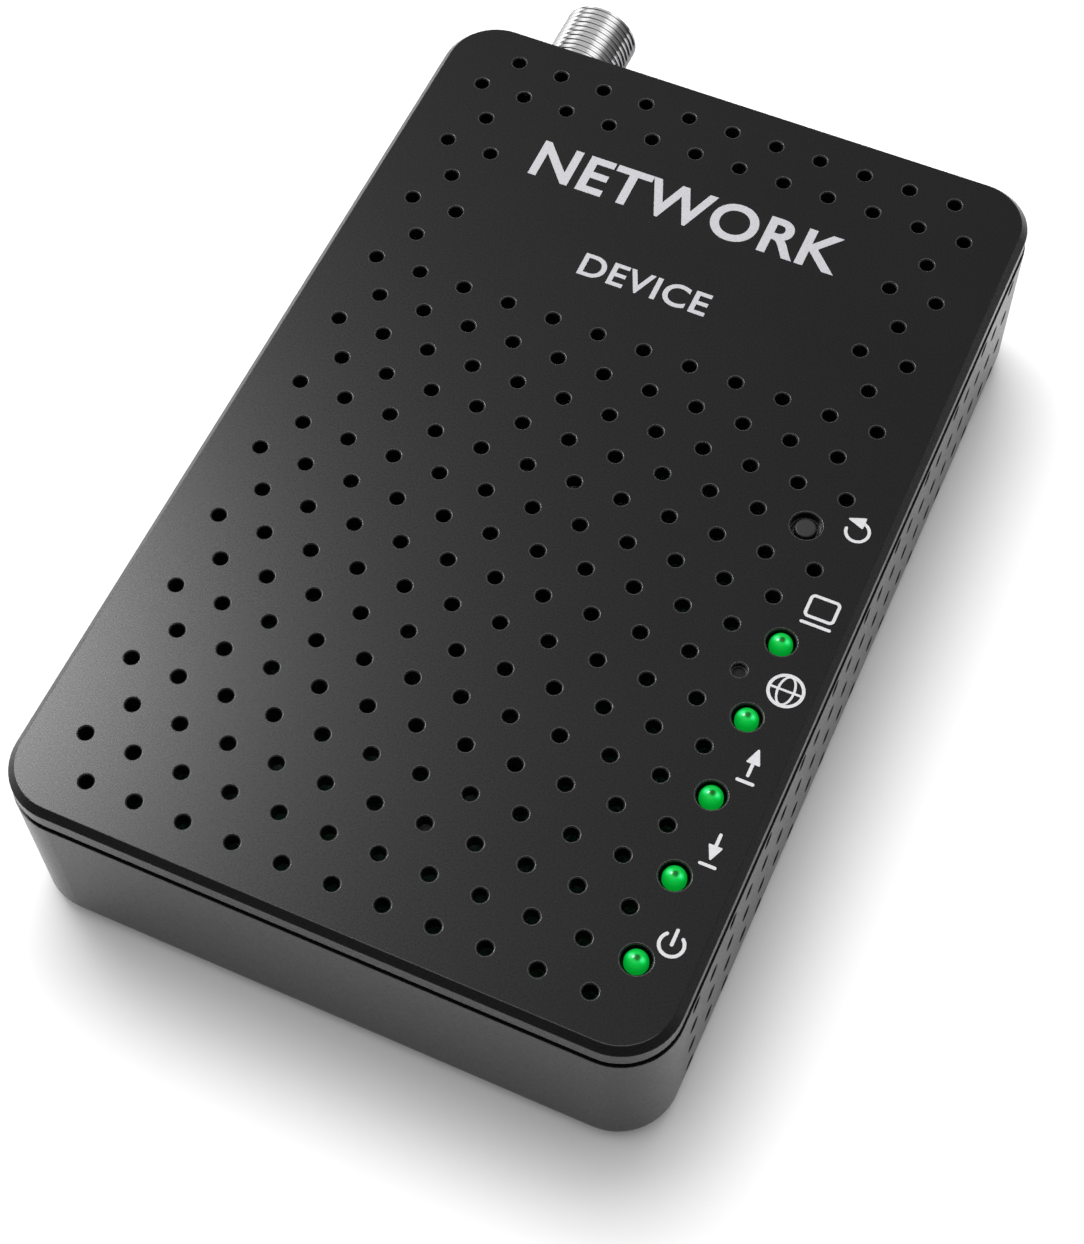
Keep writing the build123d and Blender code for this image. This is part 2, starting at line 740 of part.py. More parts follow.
modem_place = (-4.0, -12.0)
modem_chip_height = 1.6
tuner_place = (-16.5, 28.0)
crystal_place = (-4.0, -35.0)
passive_fields = [(-4.0, 10.0), (10.5, -40.0), (-13.0, -45.0)]

flat_chip("modem_chip", modem_place, (21.0, 21.0), modem_chip_height)
flat_chip("tuner_chip", tuner_place, (9.0, 9.0), 0.9)
flat_chip("memory_chip", (-26.5, -12.0), (9.0, 13.3), 1.2)
leaded_chip("flash_chip", (-24.0, -34.0), 7.5, 10.3, 2.5, 8, 0.4)
leaded_chip("ethernet_magnetics", (2.5, 33.0), 9.5, 12.7, 5.0, 8, 0.5)
leaded_chip("supply_regulator", (17.0, 16.0), 4.0, 5.0, 1.6, 4, 0.4)
electrolytic("input_capacitor", (27.5, 25.0), 4.0, 10.2)
electrolytic("output_capacitor", (20.0, 5.0), 3.15, 7.7)
electrolytic("tuner_capacitor", (-28.0, 8.0), 2.5, 5.4)
inductor("supply_inductor", (17.5, 26.5), 7.0, 4.0)
inductor("core_inductor", (20.0, -6.0), 5.0, 3.0)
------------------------
■ **Task to complete**: Copy every line exactly. Leave nothing out.

■ **Exercise response**:
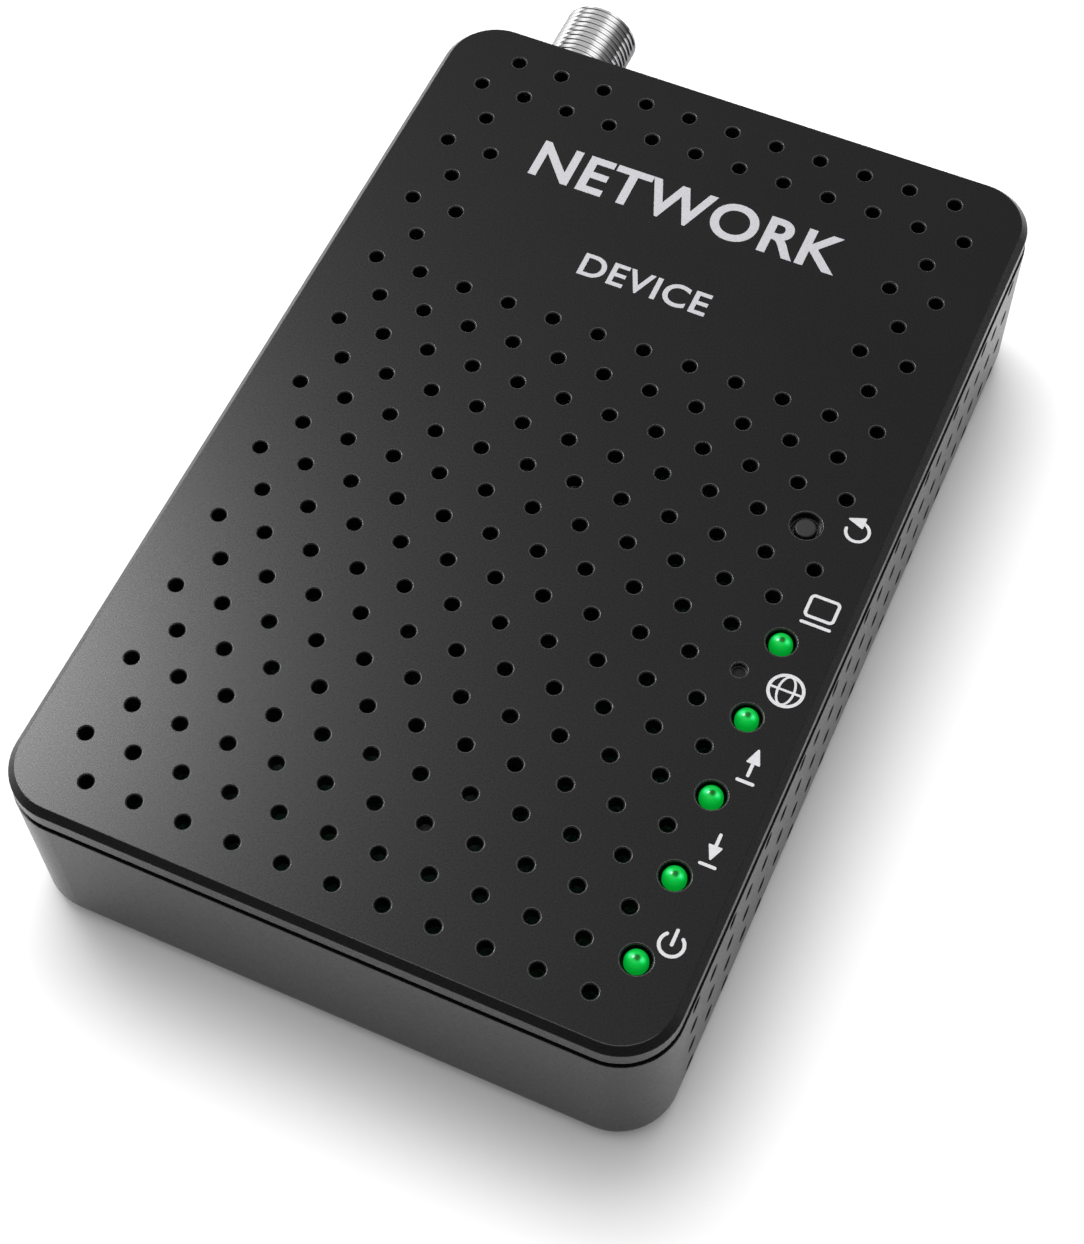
Keep writing the build123d and Blender code for this image. This is part 2, starting at line 740 of part.py. More parts follow.
modem_place = (-4.0, -12.0)
modem_chip_height = 1.6
tuner_place = (-16.5, 28.0)
crystal_place = (-4.0, -35.0)
passive_fields = [(-4.0, 10.0), (10.5, -40.0), (-13.0, -45.0)]

flat_chip("modem_chip", modem_place, (21.0, 21.0), modem_chip_height)
flat_chip("tuner_chip", tuner_place, (9.0, 9.0), 0.9)
flat_chip("memory_chip", (-26.5, -12.0), (9.0, 13.3), 1.2)
leaded_chip("flash_chip", (-24.0, -34.0), 7.5, 10.3, 2.5, 8, 0.4)
leaded_chip("ethernet_magnetics", (2.5, 33.0), 9.5, 12.7, 5.0, 8, 0.5)
leaded_chip("supply_regulator", (17.0, 16.0), 4.0, 5.0, 1.6, 4, 0.4)
electrolytic("input_capacitor", (27.5, 25.0), 4.0, 10.2)
electrolytic("output_capacitor", (20.0, 5.0), 3.15, 7.7)
electrolytic("tuner_capacitor", (-28.0, 8.0), 2.5, 5.4)
inductor("supply_inductor", (17.5, 26.5), 7.0, 4.0)
inductor("core_inductor", (20.0, -6.0), 5.0, 3.0)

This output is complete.